SBI ups MCLR across all tenors by 10 bps

State Bank of India (SBI) has upped its Marginal Cost of Funds-based Lending Rate (MCLR) across all tenors by 10 basis points with effect from August 15, 2024.

The revised six-month and one-year MCLR will be 8.85 per cent (8.75 per cent) and 8.95 per cent (8.85 per cent), respectively.

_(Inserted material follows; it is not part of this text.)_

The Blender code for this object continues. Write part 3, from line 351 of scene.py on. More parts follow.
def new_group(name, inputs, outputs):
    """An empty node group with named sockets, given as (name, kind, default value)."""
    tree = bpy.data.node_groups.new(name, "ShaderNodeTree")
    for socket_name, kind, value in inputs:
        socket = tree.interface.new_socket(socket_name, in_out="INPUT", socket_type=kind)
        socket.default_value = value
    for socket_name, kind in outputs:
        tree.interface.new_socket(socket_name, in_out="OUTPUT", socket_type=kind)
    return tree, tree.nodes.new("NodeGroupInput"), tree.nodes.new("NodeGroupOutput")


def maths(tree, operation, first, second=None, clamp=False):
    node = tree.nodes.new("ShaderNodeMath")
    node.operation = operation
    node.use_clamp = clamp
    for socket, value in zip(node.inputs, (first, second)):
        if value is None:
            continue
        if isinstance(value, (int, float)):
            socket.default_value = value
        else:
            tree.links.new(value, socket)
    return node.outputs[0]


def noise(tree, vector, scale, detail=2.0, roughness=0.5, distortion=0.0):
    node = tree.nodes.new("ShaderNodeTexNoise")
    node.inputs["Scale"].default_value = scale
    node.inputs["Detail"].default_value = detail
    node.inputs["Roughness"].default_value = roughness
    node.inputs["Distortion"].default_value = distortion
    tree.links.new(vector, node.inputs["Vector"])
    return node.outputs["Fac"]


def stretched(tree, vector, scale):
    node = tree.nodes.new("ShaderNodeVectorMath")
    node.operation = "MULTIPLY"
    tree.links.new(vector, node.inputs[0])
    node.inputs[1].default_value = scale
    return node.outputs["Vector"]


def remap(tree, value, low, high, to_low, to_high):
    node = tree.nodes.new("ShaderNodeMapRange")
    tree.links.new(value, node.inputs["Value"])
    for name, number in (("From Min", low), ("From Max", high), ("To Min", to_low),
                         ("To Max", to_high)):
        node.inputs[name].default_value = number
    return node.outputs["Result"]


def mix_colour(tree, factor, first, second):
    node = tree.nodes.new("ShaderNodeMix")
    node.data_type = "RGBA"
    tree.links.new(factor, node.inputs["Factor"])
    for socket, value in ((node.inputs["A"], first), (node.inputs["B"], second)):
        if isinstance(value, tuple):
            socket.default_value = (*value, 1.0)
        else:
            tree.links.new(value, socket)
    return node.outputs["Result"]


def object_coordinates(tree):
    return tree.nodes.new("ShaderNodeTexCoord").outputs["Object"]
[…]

This is the third month on the trot that India’s largest Bank has upped the MCLR.

This comes in the backdrop of the banking system seeing rising cost of deposits amid challenges for mobilising resources and ongoing transmission of the cumulative repo rate hike of 250 basis points (bps) undertaken during May 2022-February 2023.

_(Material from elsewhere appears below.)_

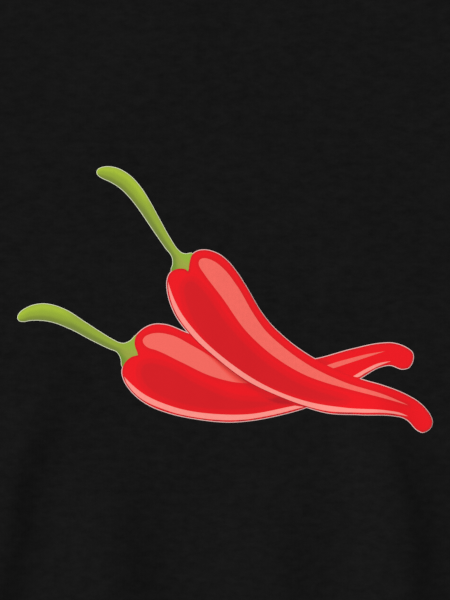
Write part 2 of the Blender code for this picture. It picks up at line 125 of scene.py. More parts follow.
# Rows of points that follow the rounding of a closed edge, at these angles of its quarter round
ROUND_ROWS = tuple(EDGE_ROUND * (1 - math.cos(math.radians(a))) for a in (5, 10, 16, 23, 31, 40, 50))
SEAM_ROWS = (0.0004, 0.0011, 0.0022, 0.0038, 0.0055, 0.0075)
HEM_LINES = (0.0004, 0.0012, 0.0115, 0.0121, 0.0125, 0.0129, 0.0135, 0.0180, 0.0186, 0.0190, 0.0194, 0.0200,
             0.0212, 0.0218, 0.0226)
POINT_SPACING = 0.005
BACK_SPACING = 0.012
OUTLINE_SPACING = 0.0014
TONED_SPACING = 0.0012
BAND_SPACING = 0.003
BASE_SPACING = 0.004

# Inks
WHITE_RIM = 0.00004
COLOUR_INSETS = (0.00032, 0.00032, 0.00048, 0.00048)
INK_STEP = 0.00009
INK_FILM = 0.00007
INK_LIFT = 0.00006

# Tones of the red ink, from 0 for plain red to 1 for the darkest line
BESIDE_BAND = 0.30
BESIDE_LIGHT = 0.34
AT_CONTACT = 0.60
ON_BAND = 0.62
AT_CLOTH = 0.72
IN_SHADOW = 0.84

# A fabric's stitches in millimetres: the width of a column and the height of a row
KNIT_COLUMN = 0.95
KNIT_ROW = 0.72

# Sockets of a Mix node for colours
MIX_FIRST = 6
MIX_SECOND = 7
MIX_RESULT = 2

# Soft ridges in the upper cloth, from the print's centre: start, end, half widths at the start and at the
# end (left of the ridge, right of it), height, shares of the length in which it rises and falls, bend, and
# whether the other side of the shirt has it too
RIDGES = (
    ((-0.127, -0.040), (-0.194, -0.392), (0.030, 0.014), (0.046, 0.020), 0.0078, 0.26, 0.0, -0.0030, False),
    ((-0.074, -0.078), (-0.112, -0.392), (0.038, 0.024), (0.058, 0.032), 0.0080, 0.36, 0.0, 0.0020, False),
    ((0.036, -0.072), (0.054, -0.392), (0.062, 0.024), (0.084, 0.032), 0.0072, 0.36, 0.0, -0.0030, False),
    ((0.104, -0.045), (0.160, -0.392), (0.036, 0.017), (0.048, 0.024), 0.0088, 0.26, 0.0, -0.0030, False),
    ((0.214, -0.190), (0.221, -0.392), (0.010, 0.010), (0.020, 0.018), 0.0020, 0.60, 0.0, -0.0030, False),
    ((0.236, 0.036), (0.176, -0.170), (0.008, 0.008), (0.018, 0.020), 0.0034, 0.20, 0.60, 0.0100, True),
    ((0.246, 0.010), (0.212, -0.230), (0.007, 0.007), (0.014, 0.014), 0.0028, 0.20, 0.60, 0.0060, True),
    ((0.222, 0.090), (0.140, 0.062), (0.008, 0.008), (0.016, 0.018), 0.0022, 0.20, 0.60, -0.0080, True),
    ((0.205, 0.215), (0.150, 0.110), (0.009, 0.009), (0.018, 0.018), 0.0020, 0.25, 0.60, 0.0080, True),
    ((0.120, 0.290), (0.106, 0.160), (0.010, 0.010), (0.020, 0.020), 0.0016, 0.30, 0.60, 0.0060, True),
    ((0.258, 0.075), (0.352, 0.085), (0.007, 0.007), (0.014, 0.014), 0.0034, 0.15, 0.35, -0.0050, True),
    ((0.238, 0.130), (0.372, 0.120), (0.008, 0.008), (0.018, 0.018), 0.0030, 0.20, 0.45, -0.0060, True),
    ((0.234, 0.230), (0.390, 0.165), (0.010, 0.010), (0.016, 0.016), 0.0024, 0.30, 0.35, 0.0080, True),
)
MIRRORED_SHARE = 0.85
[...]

This also comes in the wake of RBI’s rate-setting monetary policy, at its meeting on August 8, 2024, keeping the repo rate unchanged at 6.50 per cent.

Last Friday, Bank of Baroda (BoB), Canara Bank and UCO Bank, among others, had announced that they will up their MCLR.

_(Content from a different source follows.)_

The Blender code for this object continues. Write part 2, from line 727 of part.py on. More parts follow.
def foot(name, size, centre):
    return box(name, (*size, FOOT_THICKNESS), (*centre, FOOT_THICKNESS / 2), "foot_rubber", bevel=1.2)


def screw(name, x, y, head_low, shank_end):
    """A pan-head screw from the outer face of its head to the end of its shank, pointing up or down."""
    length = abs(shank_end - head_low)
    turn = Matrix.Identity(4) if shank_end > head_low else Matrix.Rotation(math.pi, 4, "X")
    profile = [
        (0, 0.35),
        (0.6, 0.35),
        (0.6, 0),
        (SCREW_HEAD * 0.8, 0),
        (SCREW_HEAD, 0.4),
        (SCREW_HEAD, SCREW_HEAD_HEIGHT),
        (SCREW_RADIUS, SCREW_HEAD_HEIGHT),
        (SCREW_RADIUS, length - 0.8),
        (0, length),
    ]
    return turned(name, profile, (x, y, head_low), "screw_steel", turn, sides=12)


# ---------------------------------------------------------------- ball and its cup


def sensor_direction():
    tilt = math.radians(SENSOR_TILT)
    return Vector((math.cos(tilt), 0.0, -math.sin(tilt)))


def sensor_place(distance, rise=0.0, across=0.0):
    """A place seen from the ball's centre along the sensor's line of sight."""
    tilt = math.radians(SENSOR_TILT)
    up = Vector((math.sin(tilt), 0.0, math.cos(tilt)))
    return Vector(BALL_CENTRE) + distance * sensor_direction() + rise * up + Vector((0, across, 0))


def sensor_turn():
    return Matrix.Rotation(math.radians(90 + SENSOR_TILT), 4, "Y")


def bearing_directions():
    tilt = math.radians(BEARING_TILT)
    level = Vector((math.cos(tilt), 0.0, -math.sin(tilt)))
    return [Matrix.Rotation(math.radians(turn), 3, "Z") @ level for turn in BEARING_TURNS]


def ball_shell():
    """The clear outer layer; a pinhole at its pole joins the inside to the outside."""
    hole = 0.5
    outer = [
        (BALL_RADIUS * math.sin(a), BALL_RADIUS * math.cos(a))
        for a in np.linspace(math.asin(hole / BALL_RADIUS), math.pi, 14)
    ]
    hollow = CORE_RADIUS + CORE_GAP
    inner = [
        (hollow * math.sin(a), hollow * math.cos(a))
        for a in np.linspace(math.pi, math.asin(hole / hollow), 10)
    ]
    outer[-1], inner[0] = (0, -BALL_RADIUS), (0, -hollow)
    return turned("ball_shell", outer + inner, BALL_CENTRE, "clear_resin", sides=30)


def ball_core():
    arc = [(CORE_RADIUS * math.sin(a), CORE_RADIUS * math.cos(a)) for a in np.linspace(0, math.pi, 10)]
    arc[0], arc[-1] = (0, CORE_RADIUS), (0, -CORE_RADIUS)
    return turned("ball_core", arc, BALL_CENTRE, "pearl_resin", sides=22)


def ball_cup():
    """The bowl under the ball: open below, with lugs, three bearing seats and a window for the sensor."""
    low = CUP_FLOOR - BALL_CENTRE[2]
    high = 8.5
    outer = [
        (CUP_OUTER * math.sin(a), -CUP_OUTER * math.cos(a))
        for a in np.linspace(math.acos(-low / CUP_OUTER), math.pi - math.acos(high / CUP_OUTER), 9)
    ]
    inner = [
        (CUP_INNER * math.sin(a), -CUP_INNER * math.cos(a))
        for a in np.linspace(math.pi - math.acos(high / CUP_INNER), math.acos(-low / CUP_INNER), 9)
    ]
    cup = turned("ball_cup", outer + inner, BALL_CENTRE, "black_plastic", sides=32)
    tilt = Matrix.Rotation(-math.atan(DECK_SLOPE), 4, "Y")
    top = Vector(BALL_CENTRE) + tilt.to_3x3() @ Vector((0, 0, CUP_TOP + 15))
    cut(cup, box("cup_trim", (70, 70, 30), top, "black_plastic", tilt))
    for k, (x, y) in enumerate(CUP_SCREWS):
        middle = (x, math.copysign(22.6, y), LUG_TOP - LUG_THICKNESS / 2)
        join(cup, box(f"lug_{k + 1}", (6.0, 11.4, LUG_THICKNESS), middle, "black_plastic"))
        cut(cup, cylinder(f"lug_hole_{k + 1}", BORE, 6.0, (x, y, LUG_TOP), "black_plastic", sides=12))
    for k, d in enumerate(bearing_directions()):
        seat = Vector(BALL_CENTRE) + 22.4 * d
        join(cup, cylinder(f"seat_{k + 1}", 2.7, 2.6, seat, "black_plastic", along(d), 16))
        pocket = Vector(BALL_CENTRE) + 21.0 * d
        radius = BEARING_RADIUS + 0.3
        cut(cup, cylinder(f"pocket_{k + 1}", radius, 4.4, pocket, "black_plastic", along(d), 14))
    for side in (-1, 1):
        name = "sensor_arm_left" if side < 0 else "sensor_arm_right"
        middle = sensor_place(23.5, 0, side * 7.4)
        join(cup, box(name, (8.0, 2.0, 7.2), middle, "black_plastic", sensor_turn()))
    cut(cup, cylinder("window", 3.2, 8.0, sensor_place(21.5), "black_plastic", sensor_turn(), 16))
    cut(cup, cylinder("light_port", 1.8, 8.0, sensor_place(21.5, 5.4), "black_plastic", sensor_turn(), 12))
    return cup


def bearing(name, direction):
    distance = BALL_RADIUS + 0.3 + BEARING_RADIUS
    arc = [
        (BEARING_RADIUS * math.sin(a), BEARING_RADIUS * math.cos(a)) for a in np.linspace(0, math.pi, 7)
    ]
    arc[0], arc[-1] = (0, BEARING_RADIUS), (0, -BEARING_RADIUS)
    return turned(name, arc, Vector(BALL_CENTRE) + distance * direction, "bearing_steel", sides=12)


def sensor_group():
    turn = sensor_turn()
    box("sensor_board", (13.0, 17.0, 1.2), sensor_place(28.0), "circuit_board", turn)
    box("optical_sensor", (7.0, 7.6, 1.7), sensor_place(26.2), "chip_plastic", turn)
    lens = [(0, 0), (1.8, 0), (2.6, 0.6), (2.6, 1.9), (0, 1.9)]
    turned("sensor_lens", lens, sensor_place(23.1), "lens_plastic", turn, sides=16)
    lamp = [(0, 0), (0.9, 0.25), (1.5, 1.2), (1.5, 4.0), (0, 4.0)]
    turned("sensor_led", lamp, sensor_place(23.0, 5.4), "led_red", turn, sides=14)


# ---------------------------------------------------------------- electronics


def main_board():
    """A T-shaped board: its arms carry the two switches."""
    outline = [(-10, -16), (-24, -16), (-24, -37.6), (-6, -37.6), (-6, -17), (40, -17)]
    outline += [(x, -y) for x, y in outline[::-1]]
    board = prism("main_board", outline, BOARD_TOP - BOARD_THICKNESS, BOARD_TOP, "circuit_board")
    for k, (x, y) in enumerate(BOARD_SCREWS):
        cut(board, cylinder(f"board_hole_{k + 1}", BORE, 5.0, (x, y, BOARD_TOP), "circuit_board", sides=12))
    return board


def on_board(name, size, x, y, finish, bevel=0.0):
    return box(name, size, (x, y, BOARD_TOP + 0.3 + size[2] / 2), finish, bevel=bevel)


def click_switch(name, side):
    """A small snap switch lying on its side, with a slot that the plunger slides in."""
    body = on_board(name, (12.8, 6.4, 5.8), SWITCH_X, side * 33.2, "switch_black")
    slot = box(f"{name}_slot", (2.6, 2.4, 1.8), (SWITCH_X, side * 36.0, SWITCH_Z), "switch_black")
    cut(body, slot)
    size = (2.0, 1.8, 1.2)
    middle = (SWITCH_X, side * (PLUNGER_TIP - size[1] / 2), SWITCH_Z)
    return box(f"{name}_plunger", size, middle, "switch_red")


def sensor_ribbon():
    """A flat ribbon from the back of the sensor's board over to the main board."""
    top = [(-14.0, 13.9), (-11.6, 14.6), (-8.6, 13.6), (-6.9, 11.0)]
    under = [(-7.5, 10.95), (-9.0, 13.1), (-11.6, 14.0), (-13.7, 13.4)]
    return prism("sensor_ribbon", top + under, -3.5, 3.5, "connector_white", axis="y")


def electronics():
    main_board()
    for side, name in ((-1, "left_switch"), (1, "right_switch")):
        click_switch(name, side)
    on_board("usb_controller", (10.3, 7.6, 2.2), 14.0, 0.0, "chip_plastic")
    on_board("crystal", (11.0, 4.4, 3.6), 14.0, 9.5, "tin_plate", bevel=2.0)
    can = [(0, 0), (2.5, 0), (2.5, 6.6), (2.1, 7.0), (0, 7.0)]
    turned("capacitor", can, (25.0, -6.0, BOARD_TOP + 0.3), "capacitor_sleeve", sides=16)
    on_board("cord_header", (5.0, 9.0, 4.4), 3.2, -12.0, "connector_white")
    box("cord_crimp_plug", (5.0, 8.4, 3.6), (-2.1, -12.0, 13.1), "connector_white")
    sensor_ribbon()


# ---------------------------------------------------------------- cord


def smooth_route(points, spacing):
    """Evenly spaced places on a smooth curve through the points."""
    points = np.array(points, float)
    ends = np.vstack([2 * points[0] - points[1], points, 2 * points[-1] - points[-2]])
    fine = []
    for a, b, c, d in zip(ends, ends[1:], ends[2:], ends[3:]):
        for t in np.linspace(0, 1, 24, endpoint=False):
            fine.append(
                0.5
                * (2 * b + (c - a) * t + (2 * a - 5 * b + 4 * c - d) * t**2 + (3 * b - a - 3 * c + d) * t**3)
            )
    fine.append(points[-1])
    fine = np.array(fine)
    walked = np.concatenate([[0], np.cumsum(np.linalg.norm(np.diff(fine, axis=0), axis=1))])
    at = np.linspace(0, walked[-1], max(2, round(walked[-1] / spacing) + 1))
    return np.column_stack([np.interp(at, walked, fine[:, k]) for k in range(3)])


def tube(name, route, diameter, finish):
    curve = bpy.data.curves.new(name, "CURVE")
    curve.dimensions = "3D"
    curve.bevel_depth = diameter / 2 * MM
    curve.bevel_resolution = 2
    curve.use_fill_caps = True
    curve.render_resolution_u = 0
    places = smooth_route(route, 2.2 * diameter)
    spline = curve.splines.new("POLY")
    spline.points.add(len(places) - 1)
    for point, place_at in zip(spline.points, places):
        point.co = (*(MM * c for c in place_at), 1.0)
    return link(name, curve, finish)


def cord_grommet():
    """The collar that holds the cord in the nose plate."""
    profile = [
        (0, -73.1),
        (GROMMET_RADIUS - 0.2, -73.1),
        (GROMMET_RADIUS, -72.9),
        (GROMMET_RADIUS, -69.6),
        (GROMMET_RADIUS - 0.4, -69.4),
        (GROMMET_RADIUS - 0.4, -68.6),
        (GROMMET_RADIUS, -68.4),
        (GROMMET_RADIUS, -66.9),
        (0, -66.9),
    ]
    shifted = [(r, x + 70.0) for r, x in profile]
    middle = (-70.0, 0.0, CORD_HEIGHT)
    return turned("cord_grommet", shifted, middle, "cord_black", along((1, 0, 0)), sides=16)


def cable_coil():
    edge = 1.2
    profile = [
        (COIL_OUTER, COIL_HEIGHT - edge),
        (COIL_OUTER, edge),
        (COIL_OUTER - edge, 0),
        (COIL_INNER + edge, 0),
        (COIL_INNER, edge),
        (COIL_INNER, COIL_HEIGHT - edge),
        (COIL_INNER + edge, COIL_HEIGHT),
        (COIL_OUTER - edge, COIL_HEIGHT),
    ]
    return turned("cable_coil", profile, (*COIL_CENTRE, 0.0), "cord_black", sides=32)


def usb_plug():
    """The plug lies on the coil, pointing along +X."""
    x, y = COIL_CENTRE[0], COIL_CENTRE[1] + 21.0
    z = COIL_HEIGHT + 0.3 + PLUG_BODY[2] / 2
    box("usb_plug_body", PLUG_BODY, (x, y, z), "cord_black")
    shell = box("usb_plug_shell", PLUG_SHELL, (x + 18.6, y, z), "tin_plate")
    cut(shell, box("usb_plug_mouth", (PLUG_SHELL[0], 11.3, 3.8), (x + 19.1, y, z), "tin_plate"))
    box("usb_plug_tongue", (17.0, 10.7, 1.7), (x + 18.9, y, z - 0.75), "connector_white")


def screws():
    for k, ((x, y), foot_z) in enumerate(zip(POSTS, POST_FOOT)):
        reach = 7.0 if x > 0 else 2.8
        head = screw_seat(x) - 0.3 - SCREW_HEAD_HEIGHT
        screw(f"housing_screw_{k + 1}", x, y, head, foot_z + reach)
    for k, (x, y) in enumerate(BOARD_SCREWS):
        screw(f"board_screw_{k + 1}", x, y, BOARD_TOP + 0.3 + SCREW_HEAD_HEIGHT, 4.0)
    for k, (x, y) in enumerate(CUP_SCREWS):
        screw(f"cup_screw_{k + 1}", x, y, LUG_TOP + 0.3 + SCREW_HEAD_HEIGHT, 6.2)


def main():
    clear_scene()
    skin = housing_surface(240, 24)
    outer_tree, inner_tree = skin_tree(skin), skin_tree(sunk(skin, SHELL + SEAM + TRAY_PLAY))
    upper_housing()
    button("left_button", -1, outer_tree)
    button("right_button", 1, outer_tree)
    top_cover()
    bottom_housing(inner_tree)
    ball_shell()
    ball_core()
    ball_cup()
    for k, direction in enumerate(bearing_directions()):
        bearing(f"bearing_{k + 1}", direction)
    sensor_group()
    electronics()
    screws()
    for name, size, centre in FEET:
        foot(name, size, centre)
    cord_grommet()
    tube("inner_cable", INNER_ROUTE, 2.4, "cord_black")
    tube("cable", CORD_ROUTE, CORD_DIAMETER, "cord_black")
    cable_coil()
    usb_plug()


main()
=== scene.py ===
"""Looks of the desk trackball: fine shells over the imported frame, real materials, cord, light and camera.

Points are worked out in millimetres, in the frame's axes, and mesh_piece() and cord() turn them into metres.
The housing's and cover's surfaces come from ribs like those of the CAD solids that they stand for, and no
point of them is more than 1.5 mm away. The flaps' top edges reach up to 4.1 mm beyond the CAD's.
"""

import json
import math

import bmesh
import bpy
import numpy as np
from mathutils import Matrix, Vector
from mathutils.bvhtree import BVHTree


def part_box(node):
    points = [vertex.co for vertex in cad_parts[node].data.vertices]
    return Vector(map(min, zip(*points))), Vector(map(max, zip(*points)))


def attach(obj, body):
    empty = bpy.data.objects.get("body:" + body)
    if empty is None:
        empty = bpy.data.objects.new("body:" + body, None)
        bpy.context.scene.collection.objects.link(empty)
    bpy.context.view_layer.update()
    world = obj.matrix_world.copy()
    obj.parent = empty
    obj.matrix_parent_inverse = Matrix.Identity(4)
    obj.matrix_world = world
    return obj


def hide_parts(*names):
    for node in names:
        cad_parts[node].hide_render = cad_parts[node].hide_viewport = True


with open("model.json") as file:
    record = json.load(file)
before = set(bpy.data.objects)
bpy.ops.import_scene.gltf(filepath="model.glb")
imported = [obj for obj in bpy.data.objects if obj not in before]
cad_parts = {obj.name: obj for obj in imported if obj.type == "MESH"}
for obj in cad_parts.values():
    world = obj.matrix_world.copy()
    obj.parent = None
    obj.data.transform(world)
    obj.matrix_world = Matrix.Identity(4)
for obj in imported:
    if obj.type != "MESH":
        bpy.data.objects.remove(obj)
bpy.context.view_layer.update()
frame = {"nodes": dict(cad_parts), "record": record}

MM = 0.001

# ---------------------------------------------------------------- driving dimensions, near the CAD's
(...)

BoB has increased its MCLR by 5 basis points on certain tenors with effect from August 12. The revised six-month and one-year MCLR are 8.75 per cent (8.70 per cent) and 8.95 per cent (8.90 per cent), respectively.

Canara Bank too increased its MCLR by 5 basis points across the board with effect from August 12. The revised six month and one-year MCLR are 8.80 per cent (8.75 per cent) and 9 per cent (8.95 per cent), respectively.

UCO Bank has upped its MCLR on certain tenors by 5 basis points with effect from August 10. The revised six-month and one-year MCLR are 8.80 per cent (8.75 per cent) and 8.95 per cent (8.90 per cent), respectively.

All floating rate rupee loans sanctioned and renewed with effect from April 1, 2016, were priced with reference to MCLR, which is the internal benchmark for such purposes.

Further, to ensure better transmission of changes in policy repo rate, RBI asked banks to ensure that all new floating rate personal or retail loans and floating rate loans extended to micro and small enterprises from October 01, 2019, and floating rate loans to medium enterprises from April 01, 2020, are linked to external benchmarks such as repo rate or 3-month/6-month treasury bills.

In response to the 250 bps policy rate hike since May 2022, scheduled commercial banks (SCBs) have revised their repo-linked external benchmark-based lending rates (EBLRs) upwards. The 1-year median marginal cost of funds-based rate (MCLR) of SCBs increased to 168 bps during May 2022–June 2024, according to RBI.

Consequently, weighted average lending rates (WALRs) on fresh and outstanding rupee loans increased by 188 bps and 111 bps, respectively, during May 2022 to May 2024. In case of deposits, weighted average domestic term deposit rates (WADTDRs) on fresh and outstanding deposits increased by 244 bps and 190 bps, respectively, during the same period, per central bank data.